Di Manuela Saraceno
Roman Polanski, il regista Premio Oscar (miglior regia per Il pianista) dalla carriera e dalla vita altalenante torna al cinema con un nuovo film “Quello che non so di lei”.
Presentato fuori concorso al Festival di Cannes 2017 (dove è stato accolto con poco entusiasmo) e nelle sale italiane dal 1 marzo 2018, la nuova fatica del cineasta franco-polacco inizia come una commedia dark per poi trasformarsi in un vero e proprio thriller psicologico.
Il film, tratto dal best seller “Una storia vera” di Delphine de Vigan, al quale pare sia incredibilmente fedele, ricorda vagamente il più recente “Misery non deve morire” (del 1990 diretto da Rob Reiner, che valse l’Oscar a Kathy Bates nella categoria “Miglior attrice protagonista”) e il più datato, ma sempre bellissimo, “Eva contro Eva” (del 1950 diretto da Joseph L. Mankiewicz che ebbe 14 nomination agli Oscar (record) del 1951 e vinse ben 6 premi tra cui “Miglior film”).
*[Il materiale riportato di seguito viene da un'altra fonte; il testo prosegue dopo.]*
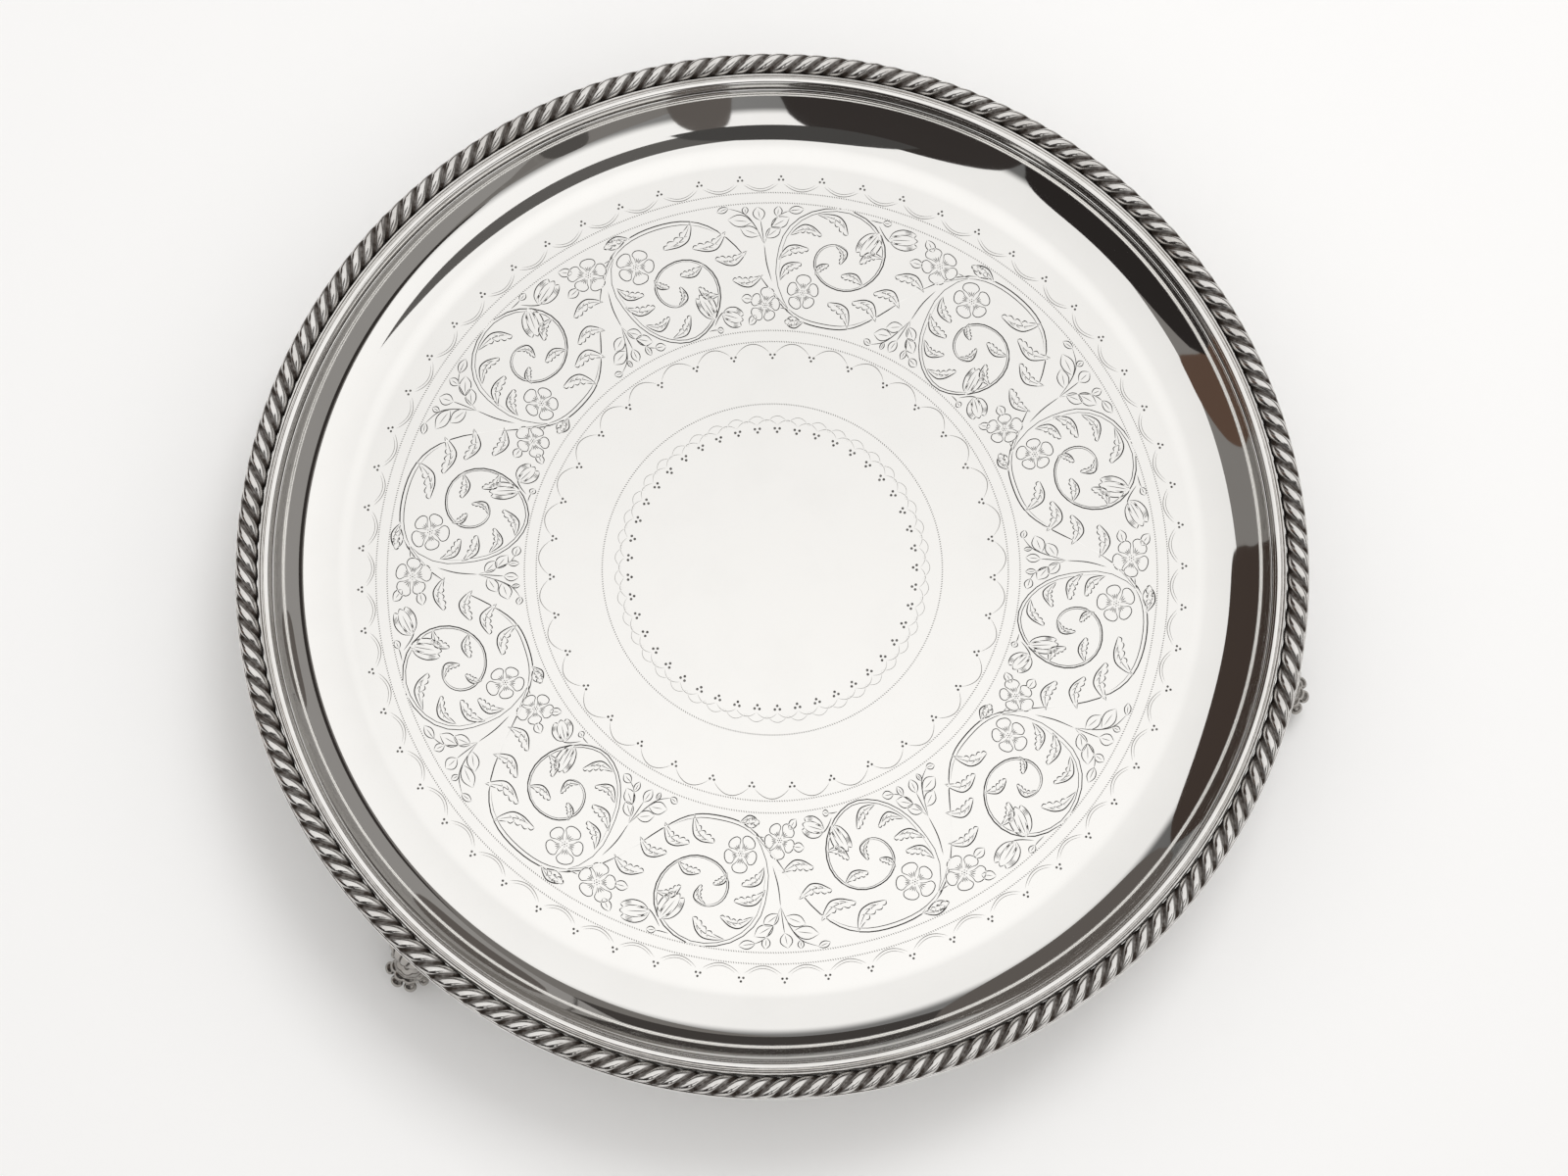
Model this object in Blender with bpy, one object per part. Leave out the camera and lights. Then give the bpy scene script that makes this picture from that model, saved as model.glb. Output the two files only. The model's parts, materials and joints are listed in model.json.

La pellicola racconta la storia di due donne: Delphine (Emmanuelle Seigner), una scrittrice che dopo il gran successo raggiunto dal suo ultimo libro, il più “intimo”, si trova alla prese con il blocco creativo e con il classico timore di non essere all’altezza di consegnare ai lettori un nuovo romanzo parimenti interessante; e Leila (Eva Green), una ghostwriter di personaggi famosi, l’antagonista o forse l’alter ego di Delphine, che si cela dietro l’abbreviazione di “Lei”.
L’amicizia inattesa che inizialmente lega le due protagoniste ben presto si trasformerà in un rapporto morboso e ambiguo palesando così il vero fulcro del film: la manipolazione e la lotta per il dominio.
Per la prima volta Polanski affronta la contrapposizione tra due figure femminili dando vita ad un film intrigante, in cui la suspense la fa da padrone e dove lo spettatore non riuscirà ad avere contezza della linea sottile che separa la realtà dalla finzione neppure sul finale tanto che continuerà a domandarsi per giorni e giorni:
Chi manipola chi? Chi è in realtà “Lei”?